WRITTEN TASK:
Search the material below for the string "what" and extract each line that has it.

______

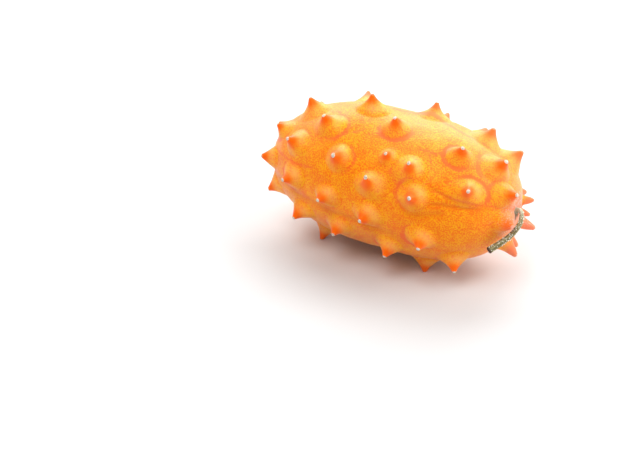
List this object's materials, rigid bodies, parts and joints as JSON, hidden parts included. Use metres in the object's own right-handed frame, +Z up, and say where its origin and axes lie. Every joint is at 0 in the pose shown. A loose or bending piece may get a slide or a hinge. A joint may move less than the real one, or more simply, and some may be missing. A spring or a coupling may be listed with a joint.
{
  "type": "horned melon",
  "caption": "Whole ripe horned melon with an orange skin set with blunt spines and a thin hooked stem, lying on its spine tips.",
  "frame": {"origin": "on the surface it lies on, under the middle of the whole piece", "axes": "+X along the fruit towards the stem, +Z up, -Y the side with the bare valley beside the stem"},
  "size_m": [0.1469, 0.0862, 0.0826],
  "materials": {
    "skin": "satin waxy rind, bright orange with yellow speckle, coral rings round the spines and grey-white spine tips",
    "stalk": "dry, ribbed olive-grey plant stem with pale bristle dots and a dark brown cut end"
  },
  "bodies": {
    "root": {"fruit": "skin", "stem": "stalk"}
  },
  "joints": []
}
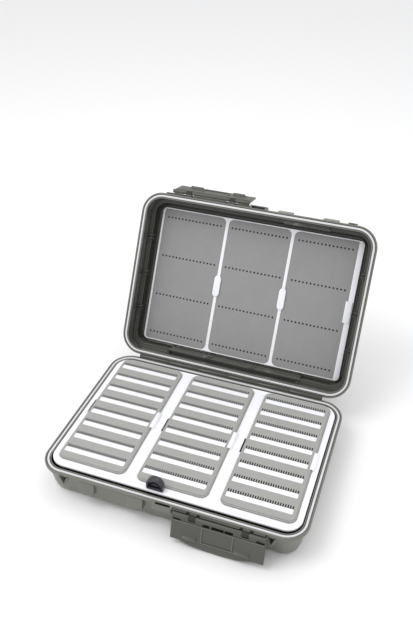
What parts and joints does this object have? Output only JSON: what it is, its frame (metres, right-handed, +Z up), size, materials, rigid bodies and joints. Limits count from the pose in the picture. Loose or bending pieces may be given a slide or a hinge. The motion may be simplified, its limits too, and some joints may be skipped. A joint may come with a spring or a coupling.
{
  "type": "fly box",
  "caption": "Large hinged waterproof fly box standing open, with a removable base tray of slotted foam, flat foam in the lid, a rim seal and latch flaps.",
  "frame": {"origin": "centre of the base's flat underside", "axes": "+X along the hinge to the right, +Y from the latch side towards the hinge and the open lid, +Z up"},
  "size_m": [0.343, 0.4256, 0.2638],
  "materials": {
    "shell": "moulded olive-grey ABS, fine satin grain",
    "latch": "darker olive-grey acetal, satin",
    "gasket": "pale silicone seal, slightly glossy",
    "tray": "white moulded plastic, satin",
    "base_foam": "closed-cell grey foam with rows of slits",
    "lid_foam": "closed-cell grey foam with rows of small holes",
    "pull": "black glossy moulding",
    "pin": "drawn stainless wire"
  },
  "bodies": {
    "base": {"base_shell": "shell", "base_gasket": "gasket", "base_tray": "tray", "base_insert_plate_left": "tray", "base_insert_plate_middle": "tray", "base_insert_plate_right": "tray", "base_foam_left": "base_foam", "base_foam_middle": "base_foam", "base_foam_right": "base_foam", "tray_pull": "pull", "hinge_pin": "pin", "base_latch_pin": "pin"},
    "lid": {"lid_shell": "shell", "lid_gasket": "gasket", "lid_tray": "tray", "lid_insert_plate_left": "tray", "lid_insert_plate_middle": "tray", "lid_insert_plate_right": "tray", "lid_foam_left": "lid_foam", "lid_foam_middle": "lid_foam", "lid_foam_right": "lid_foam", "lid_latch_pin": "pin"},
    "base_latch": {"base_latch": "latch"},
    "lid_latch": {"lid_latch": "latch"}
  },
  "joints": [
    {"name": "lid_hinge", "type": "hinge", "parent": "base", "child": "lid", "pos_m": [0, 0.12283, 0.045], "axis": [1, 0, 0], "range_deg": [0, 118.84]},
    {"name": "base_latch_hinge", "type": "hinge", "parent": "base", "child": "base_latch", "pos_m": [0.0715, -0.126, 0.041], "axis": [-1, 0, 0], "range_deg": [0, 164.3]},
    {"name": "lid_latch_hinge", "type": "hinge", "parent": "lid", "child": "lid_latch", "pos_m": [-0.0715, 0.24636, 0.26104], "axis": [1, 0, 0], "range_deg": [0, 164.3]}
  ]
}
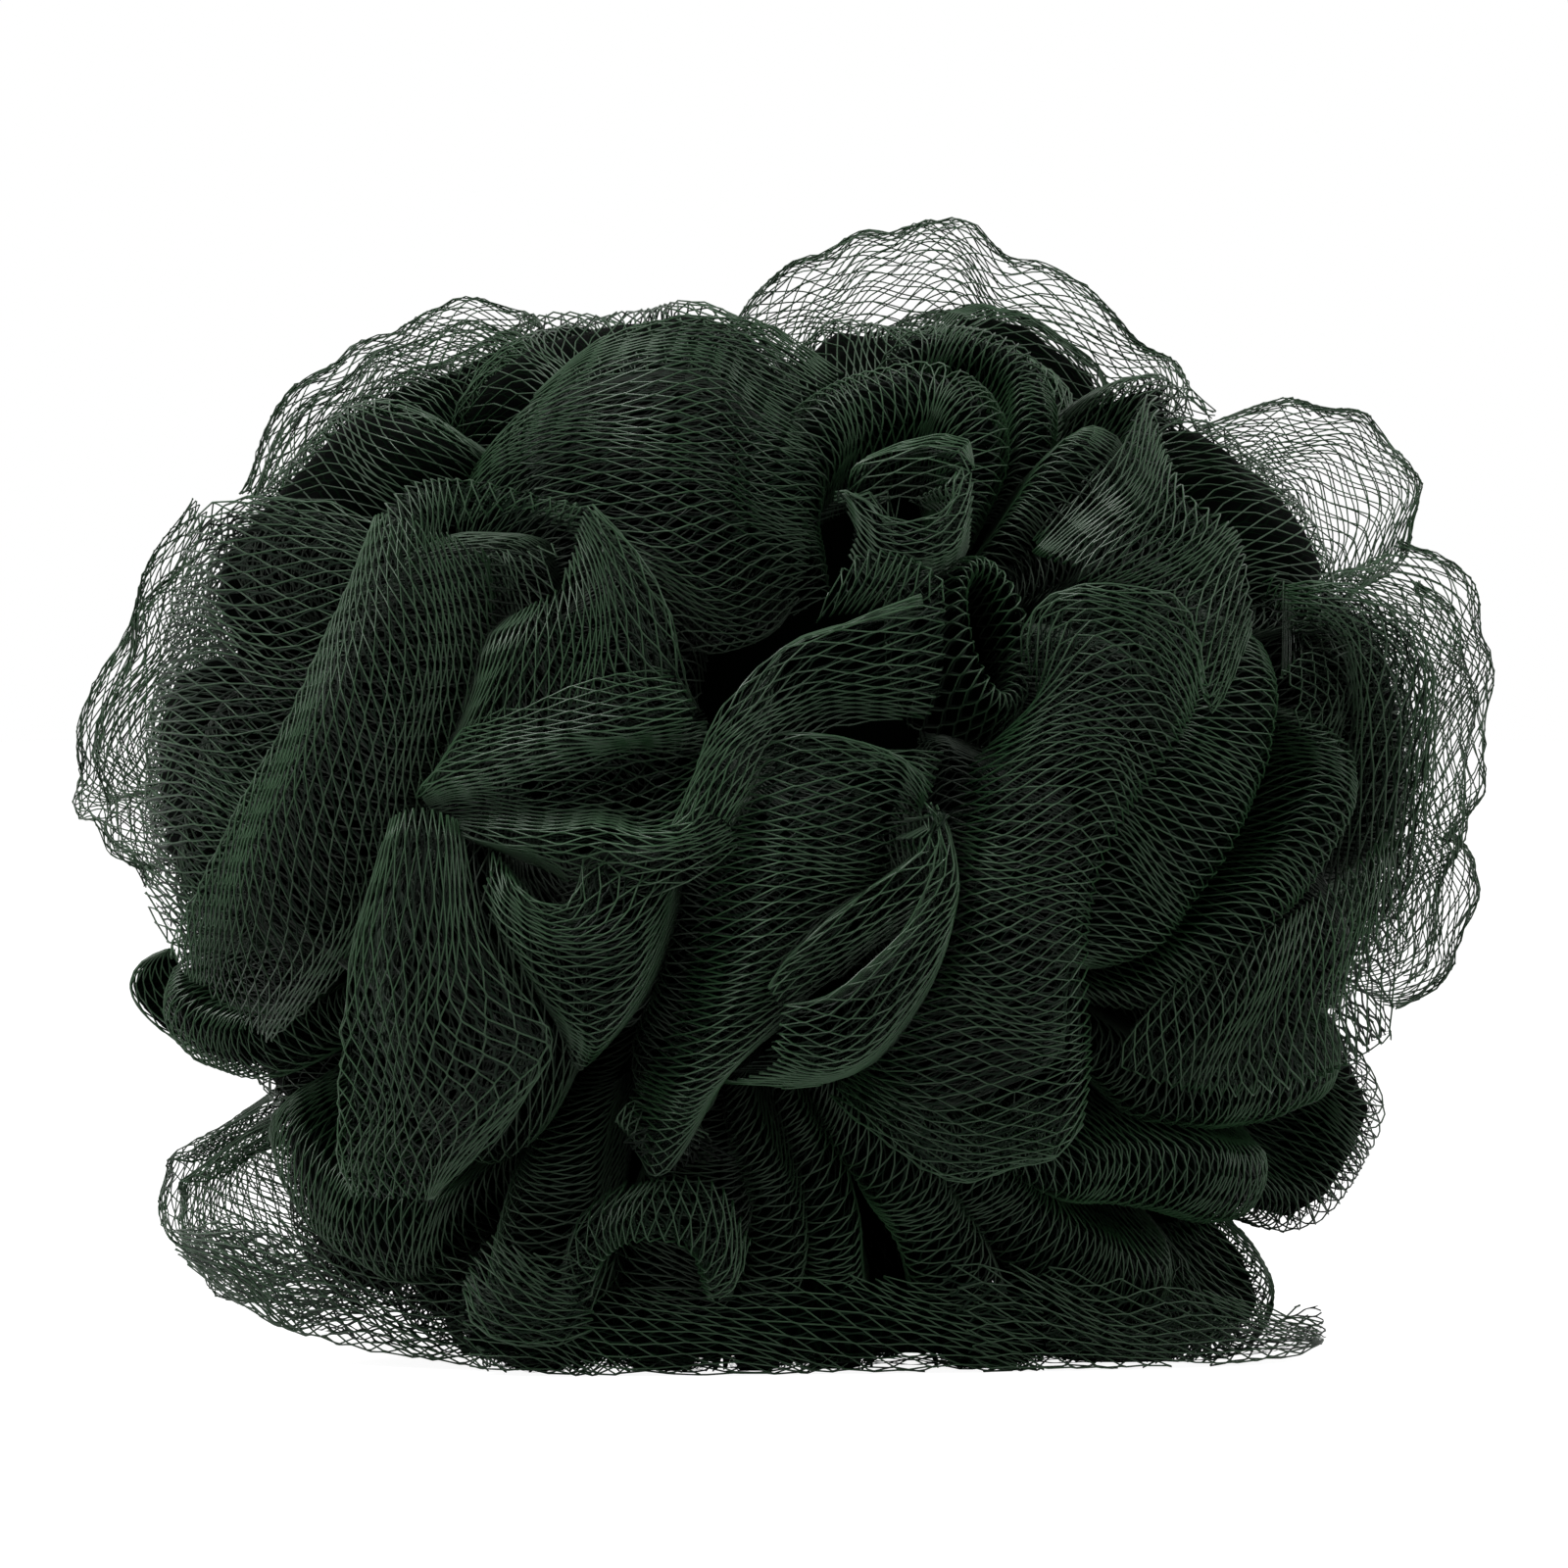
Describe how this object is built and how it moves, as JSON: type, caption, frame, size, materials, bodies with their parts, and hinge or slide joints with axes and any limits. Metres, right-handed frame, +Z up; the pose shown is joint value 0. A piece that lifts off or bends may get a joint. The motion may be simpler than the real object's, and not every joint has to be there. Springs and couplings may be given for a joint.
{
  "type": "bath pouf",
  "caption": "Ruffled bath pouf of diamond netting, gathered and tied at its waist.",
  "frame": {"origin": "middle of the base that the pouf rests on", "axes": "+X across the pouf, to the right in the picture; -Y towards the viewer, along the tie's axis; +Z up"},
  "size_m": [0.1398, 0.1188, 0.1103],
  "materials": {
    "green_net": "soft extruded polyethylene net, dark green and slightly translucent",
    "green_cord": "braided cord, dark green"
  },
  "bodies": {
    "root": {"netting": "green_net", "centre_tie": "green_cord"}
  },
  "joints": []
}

______

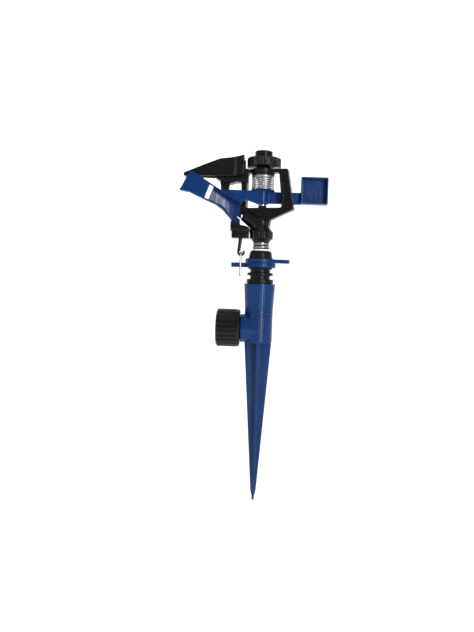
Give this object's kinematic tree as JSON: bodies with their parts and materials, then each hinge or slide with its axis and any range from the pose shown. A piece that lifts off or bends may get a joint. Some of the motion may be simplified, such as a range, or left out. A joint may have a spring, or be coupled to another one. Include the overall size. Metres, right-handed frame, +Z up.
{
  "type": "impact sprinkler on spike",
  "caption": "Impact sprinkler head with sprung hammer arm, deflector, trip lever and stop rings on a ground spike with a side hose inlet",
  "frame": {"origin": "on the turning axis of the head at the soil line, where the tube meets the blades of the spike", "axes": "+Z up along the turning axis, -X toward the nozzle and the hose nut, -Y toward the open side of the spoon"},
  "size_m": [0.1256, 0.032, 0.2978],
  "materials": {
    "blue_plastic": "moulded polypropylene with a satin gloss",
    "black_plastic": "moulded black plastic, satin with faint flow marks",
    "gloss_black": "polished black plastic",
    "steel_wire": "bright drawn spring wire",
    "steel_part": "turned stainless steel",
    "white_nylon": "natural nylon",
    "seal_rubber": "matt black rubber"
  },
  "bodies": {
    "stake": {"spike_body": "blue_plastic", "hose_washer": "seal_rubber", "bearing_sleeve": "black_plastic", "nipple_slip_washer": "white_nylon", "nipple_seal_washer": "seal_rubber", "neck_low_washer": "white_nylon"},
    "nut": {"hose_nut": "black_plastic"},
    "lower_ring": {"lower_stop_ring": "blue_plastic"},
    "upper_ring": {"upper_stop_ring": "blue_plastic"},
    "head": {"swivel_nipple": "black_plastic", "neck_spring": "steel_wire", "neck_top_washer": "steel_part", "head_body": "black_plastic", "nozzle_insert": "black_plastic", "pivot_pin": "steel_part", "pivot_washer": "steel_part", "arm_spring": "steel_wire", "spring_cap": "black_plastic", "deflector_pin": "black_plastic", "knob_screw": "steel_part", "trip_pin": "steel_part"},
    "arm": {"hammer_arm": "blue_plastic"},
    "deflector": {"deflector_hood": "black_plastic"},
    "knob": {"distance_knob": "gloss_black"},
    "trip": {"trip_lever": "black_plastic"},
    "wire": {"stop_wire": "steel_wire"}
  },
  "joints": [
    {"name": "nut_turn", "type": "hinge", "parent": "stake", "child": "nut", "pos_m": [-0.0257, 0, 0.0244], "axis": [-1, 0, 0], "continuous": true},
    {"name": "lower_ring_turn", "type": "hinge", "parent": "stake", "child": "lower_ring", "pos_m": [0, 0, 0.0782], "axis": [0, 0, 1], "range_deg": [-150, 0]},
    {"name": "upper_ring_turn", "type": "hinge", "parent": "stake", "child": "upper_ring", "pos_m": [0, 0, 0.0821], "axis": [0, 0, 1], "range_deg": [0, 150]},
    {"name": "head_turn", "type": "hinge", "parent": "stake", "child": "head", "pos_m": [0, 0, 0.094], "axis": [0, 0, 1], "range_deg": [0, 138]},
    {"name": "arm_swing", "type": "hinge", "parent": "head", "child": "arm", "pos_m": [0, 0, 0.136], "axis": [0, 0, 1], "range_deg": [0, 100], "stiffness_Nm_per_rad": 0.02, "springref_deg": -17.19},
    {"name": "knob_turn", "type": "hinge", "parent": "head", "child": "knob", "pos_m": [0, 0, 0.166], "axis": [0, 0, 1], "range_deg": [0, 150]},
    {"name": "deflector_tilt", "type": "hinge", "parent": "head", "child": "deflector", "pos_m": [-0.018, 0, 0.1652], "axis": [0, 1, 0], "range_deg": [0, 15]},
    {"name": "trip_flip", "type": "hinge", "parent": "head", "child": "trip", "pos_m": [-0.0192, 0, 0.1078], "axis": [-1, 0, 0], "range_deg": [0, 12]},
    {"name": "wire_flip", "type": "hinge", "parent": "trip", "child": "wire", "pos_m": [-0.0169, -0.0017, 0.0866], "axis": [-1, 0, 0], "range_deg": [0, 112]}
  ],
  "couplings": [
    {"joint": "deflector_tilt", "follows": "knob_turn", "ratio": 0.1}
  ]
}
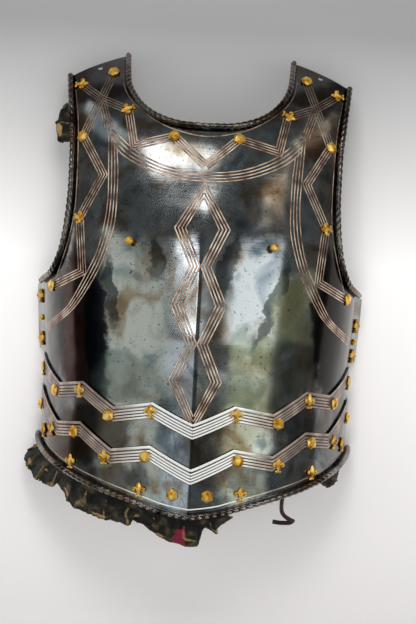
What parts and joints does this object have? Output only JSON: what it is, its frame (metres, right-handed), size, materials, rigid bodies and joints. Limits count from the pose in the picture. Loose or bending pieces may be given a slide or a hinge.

______

RESPONSE:
What parts and joints does this object have? Output only JSON: what it is, its frame (metres, right-handed, +Z up), size, materials, rigid bodies and joints. Limits count from the pose in the picture. Loose or bending pieces may be given a slide or a hinge. The motion may be simplified, its limits too, and some joints may be skipped. A joint may come with a spring or a coupling.
What parts and joints does this object have? Output only JSON: what it is, its frame (metres, right-handed), size, materials, rigid bodies and joints. Limits count from the pose in the picture. Loose or bending pieces may be given a slide or a hinge.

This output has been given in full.